I had to make some dirty hacks to tlshd (the userspace daemon that initiates the TLS connection before handing it off to the kernel) to get it to work by forcing TLS 1.2 and a matching cipher on the client and server.

So this is probably not something you want to run in prod until the mlx5 driver gains TLS 1.3 offloading.

Since I now had just one TCP connection, LACP-bundling my two links became useless since the xmit_hash_policy=layer3+4 results to all packets being sent over the same link. So 25 GBit or roughly 3.1 GBytes/s was the theoretical limit.
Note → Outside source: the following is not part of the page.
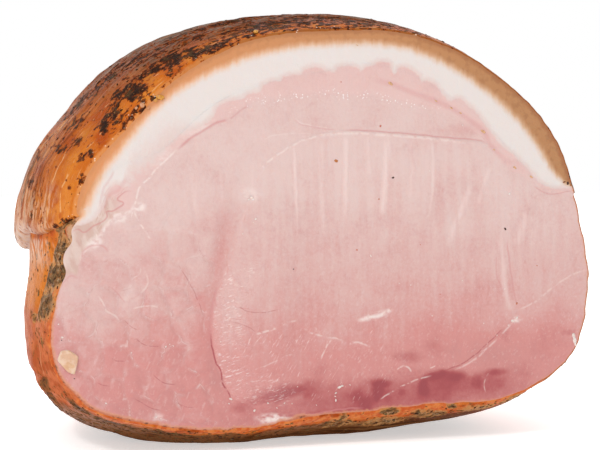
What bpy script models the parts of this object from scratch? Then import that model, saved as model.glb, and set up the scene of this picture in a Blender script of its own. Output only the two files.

I could see several nfsd kernel threads being used and being spread over different cores. So the NFS part profits from multiple cores. But probably the ktls part doesn't because all the data is stuffed into one TCP connection in the end. Maybe there is some path for future optimization? NFS RPC-with-TLS is very new code, so I have some hope that it's speed will improve in the future.

My guess is that the reason for the limited speed with the crypto offloading of my ConnectX-6 Dx is that the IC on the network card runs into it's limit in encryption speed for one connection or TLS flow. Combine that with the time consuming setup of each connection/TLS flow, and the usefulness of the whole idea gets smaller and smaller.

Or is this something they improved with the next gen ConnectX-7? I haven't seen Mellanox/Nvidia post any figures about crypto offload speed...

Does anybody know of some figures or has tested it? Maybe @manawyrm ?

@electronic_eel Haven't worked with the HW crypto acceleration yet, sorry :(

I'm mostly pushing customers packets into VMs, application layer is their problem 😺

@manawyrm wouldn't the customers be able to use the crypto offloading via their mlx5 virtual function NICs? Or do you not expose those to the customers to be more flexible regarding which hw you use?

But thanks for your reply anyway.

@electronic_eel They would be able to use them through VFs, but we can‘t use those as we (sadly) have many different NICs across the fleet and also because the network setup isn‘t just plain Ethernet.